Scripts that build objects
════════════════════

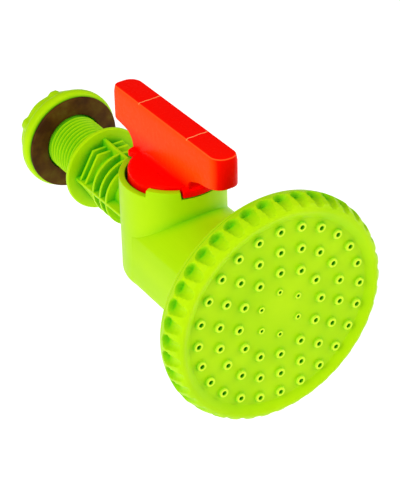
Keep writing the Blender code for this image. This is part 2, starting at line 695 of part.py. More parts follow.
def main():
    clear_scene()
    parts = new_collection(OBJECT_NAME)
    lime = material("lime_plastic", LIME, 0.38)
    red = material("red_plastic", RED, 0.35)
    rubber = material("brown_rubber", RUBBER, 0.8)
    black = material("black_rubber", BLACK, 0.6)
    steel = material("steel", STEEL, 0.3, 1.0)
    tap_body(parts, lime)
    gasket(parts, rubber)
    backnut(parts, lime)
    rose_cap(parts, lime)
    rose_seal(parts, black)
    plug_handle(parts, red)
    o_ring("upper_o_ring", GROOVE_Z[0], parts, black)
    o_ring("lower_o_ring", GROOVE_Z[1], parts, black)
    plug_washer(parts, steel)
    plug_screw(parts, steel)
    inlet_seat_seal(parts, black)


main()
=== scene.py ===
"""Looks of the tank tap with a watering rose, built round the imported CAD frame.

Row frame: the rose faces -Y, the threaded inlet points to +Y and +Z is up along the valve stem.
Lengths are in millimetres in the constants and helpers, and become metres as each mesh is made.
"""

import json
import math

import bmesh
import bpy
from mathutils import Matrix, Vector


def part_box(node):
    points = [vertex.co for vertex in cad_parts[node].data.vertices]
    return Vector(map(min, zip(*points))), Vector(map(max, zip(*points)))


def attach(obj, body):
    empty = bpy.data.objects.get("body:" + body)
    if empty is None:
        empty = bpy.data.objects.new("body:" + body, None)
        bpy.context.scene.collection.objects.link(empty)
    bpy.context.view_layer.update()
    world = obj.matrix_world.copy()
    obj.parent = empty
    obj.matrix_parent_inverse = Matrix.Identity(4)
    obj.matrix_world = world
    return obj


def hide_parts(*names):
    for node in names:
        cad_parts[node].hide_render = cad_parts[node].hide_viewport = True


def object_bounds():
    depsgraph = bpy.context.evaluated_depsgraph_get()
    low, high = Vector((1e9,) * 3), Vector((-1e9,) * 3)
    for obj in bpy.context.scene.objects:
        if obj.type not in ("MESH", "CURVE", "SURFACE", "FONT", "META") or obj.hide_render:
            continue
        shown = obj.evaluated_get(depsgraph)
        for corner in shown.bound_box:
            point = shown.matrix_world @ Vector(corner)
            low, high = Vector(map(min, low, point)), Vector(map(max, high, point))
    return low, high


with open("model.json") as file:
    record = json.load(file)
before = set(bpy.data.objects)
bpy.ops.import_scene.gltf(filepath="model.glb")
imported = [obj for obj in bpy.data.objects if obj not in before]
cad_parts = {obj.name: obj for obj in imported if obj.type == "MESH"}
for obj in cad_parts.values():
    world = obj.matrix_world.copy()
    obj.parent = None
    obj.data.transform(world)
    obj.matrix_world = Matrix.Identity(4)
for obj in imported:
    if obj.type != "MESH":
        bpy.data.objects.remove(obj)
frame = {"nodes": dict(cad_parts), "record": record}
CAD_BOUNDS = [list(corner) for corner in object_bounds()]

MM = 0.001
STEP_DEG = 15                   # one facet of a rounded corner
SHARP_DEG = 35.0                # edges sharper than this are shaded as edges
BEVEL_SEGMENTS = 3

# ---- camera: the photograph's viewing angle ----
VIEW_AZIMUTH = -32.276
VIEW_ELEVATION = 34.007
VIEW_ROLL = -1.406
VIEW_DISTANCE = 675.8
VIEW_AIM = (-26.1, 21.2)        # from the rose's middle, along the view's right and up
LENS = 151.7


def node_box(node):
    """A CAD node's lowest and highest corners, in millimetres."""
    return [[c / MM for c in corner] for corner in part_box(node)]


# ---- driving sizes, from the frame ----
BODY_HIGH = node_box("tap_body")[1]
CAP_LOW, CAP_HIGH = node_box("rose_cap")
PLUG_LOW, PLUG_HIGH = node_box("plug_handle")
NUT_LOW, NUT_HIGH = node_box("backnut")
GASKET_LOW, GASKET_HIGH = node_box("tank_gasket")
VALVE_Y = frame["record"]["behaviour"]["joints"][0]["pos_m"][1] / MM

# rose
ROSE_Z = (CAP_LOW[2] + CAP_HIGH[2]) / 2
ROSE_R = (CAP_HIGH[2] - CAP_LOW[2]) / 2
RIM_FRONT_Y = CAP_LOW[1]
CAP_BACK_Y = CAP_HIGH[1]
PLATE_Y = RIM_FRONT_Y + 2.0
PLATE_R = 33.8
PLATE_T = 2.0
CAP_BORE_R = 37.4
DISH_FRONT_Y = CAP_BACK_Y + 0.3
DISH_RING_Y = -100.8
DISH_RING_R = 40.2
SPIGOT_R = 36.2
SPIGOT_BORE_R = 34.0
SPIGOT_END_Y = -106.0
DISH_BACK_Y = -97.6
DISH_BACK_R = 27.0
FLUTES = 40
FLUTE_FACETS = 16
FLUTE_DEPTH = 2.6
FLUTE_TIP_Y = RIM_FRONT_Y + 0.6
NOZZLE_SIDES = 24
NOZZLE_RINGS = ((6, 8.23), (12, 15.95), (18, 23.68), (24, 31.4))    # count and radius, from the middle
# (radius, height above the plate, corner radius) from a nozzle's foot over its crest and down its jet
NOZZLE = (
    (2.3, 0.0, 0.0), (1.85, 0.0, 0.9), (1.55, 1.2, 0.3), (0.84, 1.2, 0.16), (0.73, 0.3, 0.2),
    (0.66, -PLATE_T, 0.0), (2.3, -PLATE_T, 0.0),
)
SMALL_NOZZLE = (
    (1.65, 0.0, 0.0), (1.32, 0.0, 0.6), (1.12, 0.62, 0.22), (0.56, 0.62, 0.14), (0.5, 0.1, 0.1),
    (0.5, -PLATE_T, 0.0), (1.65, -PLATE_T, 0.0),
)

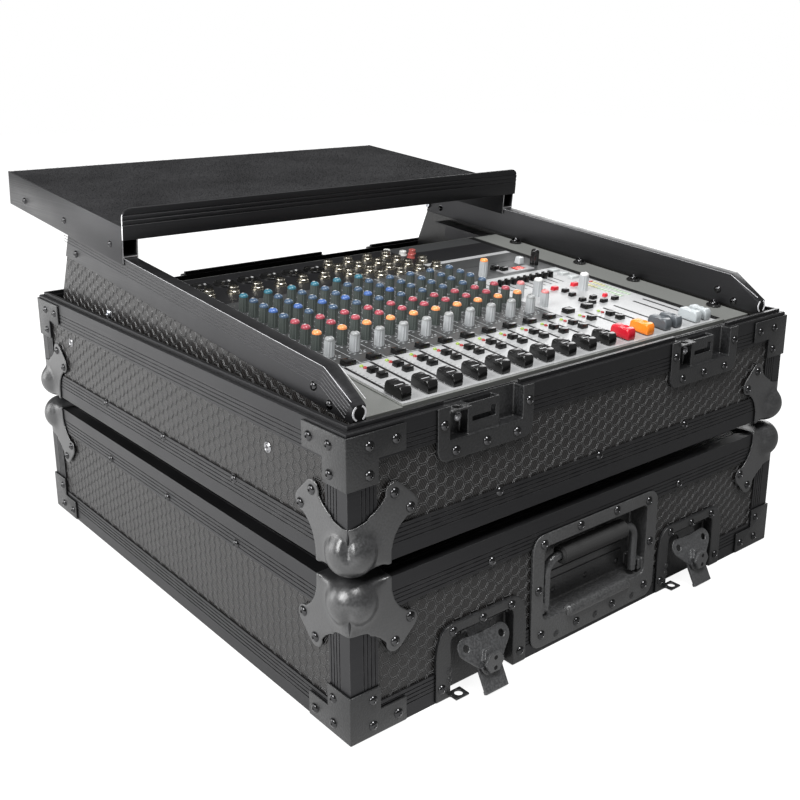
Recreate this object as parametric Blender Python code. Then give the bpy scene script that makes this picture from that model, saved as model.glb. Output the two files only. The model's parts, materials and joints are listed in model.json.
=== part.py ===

════════════════════

**WHAT YOU ARE ASKED TO DO:** Your output shall consist solely of the lines from the line with "tap_body(parts, lime)" to the line with "depsgraph = bpy.context.evaluated_depsgraph_get()", reproduced exactly, both ends included.

**THE RESPONSE:**
    tap_body(parts, lime)
    gasket(parts, rubber)
    backnut(parts, lime)
    rose_cap(parts, lime)
    rose_seal(parts, black)
    plug_handle(parts, red)
    o_ring("upper_o_ring", GROOVE_Z[0], parts, black)
    o_ring("lower_o_ring", GROOVE_Z[1], parts, black)
    plug_washer(parts, steel)
    plug_screw(parts, steel)
    inlet_seat_seal(parts, black)


main()
=== scene.py ===
"""Looks of the tank tap with a watering rose, built round the imported CAD frame.

Row frame: the rose faces -Y, the threaded inlet points to +Y and +Z is up along the valve stem.
Lengths are in millimetres in the constants and helpers, and become metres as each mesh is made.
"""

import json
import math

import bmesh
import bpy
from mathutils import Matrix, Vector


def part_box(node):
    points = [vertex.co for vertex in cad_parts[node].data.vertices]
    return Vector(map(min, zip(*points))), Vector(map(max, zip(*points)))


def attach(obj, body):
    empty = bpy.data.objects.get("body:" + body)
    if empty is None:
        empty = bpy.data.objects.new("body:" + body, None)
        bpy.context.scene.collection.objects.link(empty)
    bpy.context.view_layer.update()
    world = obj.matrix_world.copy()
    obj.parent = empty
    obj.matrix_parent_inverse = Matrix.Identity(4)
    obj.matrix_world = world
    return obj


def hide_parts(*names):
    for node in names:
        cad_parts[node].hide_render = cad_parts[node].hide_viewport = True


def object_bounds():
    depsgraph = bpy.context.evaluated_depsgraph_get()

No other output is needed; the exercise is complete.